Minnie the Minx—two pages, by Ken H. Harrison: The female version of Dennis the Menace, Minnie—wearing a similar black and white-striped shirt—follows a treasure map and obstacle course, defeating the Haarm brothers and overcoming physical obstacles in order to get to school on time.

Meebo & Zuky—one page, by Laura Howell: A cat and chubby dog, rivals, get each other's goats using musical instruments, including "a lovely double bass."

Calamity James—one page, uncredited: James has obtained an ice lolly from World of Lollies but trips on a little squelchy thingy, angering Mungo McChung, combined Kung Fu and Highland Fling world champion. Another little squelchy thingy propels him into a vat of lime ice lolly mixture, which is problematic.

The Numskulls—two pages, by Barry Glennard: Edd's head is populated by a handful of little creatures similar to Highlights magazine's Timbertoes. He gets invited to a party, but it's a fancy dress party (British English for costume party, natch), so he hastily constructs a costume using breadsticks and a stuffed bird costume sewn inside his mouth. Edd wins first prize, and the Numskulls retract his tongue on its roller.

Ratz—one page, by Hunt Emerson (!!!): This might be the highlight of the issue. Long-time British underground cartoonist Emerson offers this strip about a rat who is nervous about not sleeping, only to wake his friends when he finally does.

The Bash Street Kids—two pages, uncredited: Teacher hires a mobile school radio station to broadcast to Beanotown, but the Head distracts him and the kids to take over the station himself. "He wanted to do his 'cool' DJ act. Ha-ha!"

Ivy the Terrible—one page, by Diego Jourdan: Ivy doesn't want to eat too many eggs, so she uses her mother's face cream and a feather pillow to dress up like a chicken, thereby fooling her mother.

Fred's Bed—two pages, by Tom Paterson: Fred has a time traveling bed. In this episode, he meets Tarzan, lord of the jungle. Frightened by a snake, alligators, and an elephant, Fred returns home.

The Three Bears—one page, by Mike Pearse: Perhaps a reprint, the bears trick Frank into abandoning his post guarding the store. They eat his food.

Robbie Rebel—two pages, by Ken H. Harrison: Robbie's parents ask him to close the door because he wasn't born in a cave. So he dreams about being born in a cave. In the dream, he helps start a fire, hits Cheryl over the head, improves on the recently invented wheel—and wakes only to be frightened by his parents' fancy dress party costumes: cavemen!

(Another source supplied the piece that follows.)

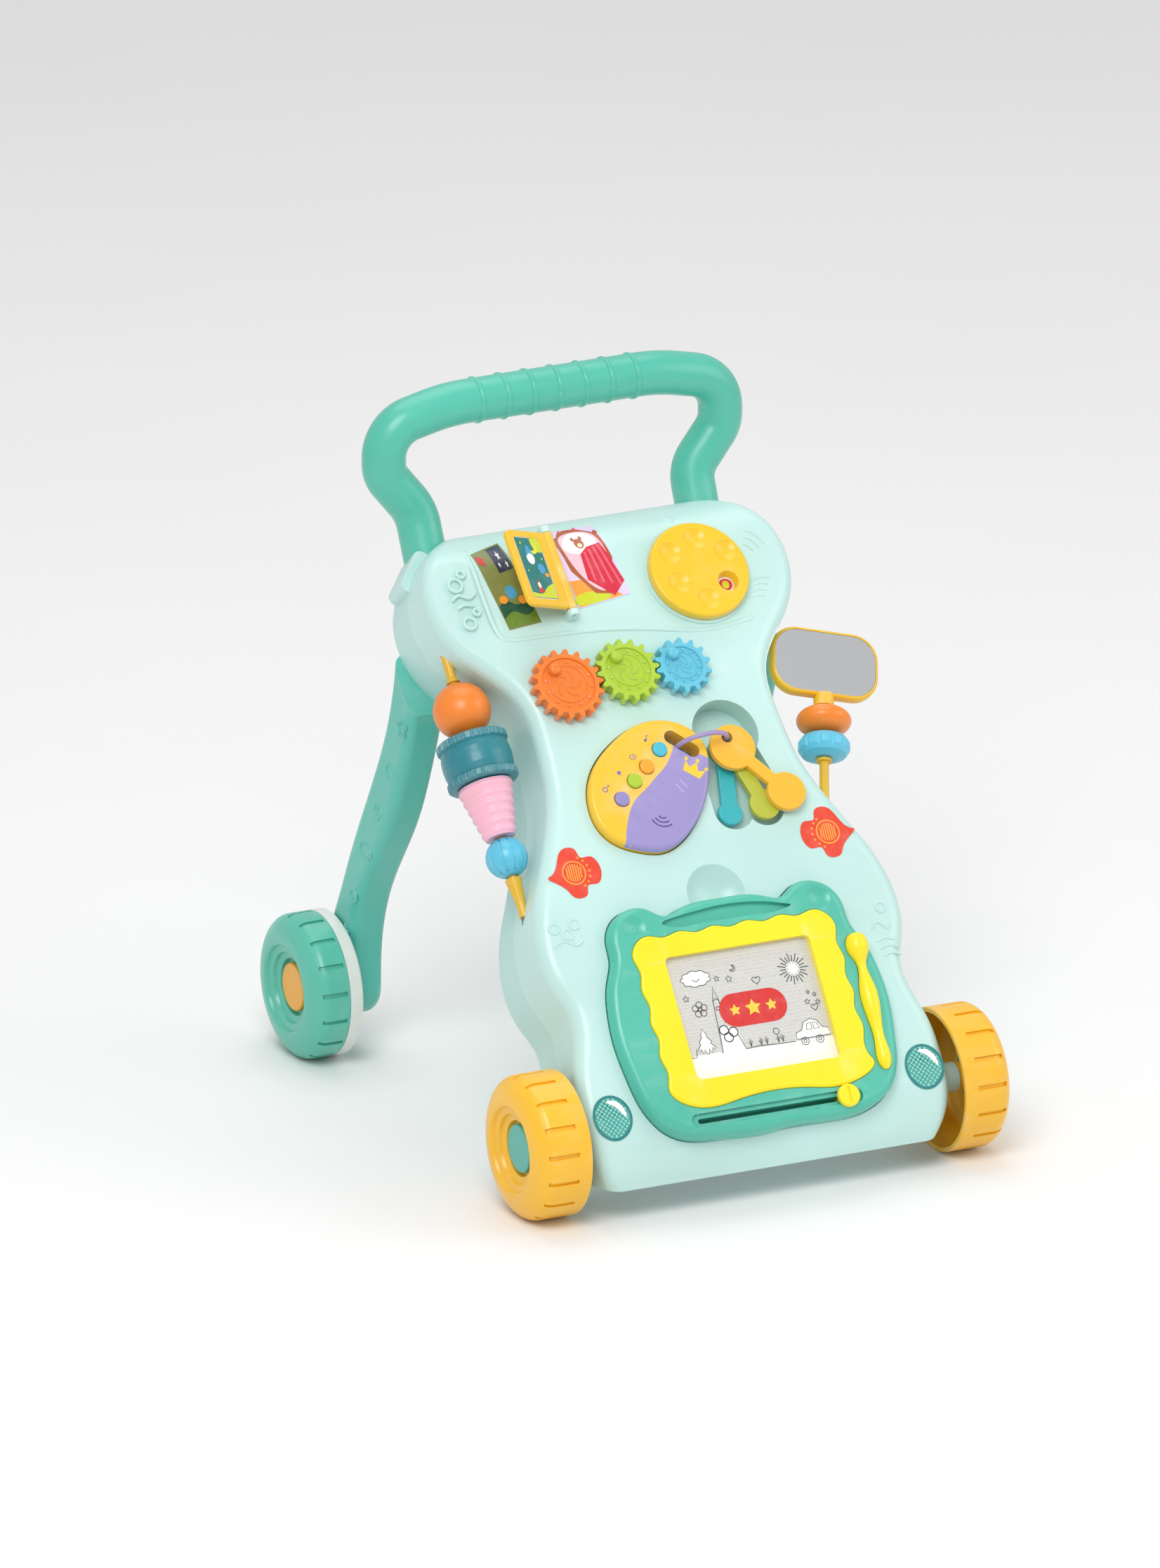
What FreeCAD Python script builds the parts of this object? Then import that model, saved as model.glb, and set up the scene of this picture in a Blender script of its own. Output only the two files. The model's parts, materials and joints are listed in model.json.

Roger the Dodger—two pages, uncredited: Roger tries to get out of PE by forging a note, but nothing doing.  He tries to get out of playing football twice using botany and a dummy, only to become the butt of a brutal dodgeball game.

60 Second Dennis—one page, uncredited: Dennis the Menace gets out of shoveling snow by making a snowman decoy and using a shovel as a sled. His father is not pleased.

Each issue includes reader photos, usually with their collection of Beano back issues ("I've got so many Beano annuals, I can even use them as a chair!"), as well as jokes, giveaways, and reader-submitted art.

Availability: I do not know whether this issue has been reprinted, but the Beano annuals make great samplers, as do the Sixty Years of Beano and Dandy collections Focus on the Fifties, Funshine and Laughter, History of Fun, and Side by Side, as well as Dandy and Beano Present an Alphabet of Fun.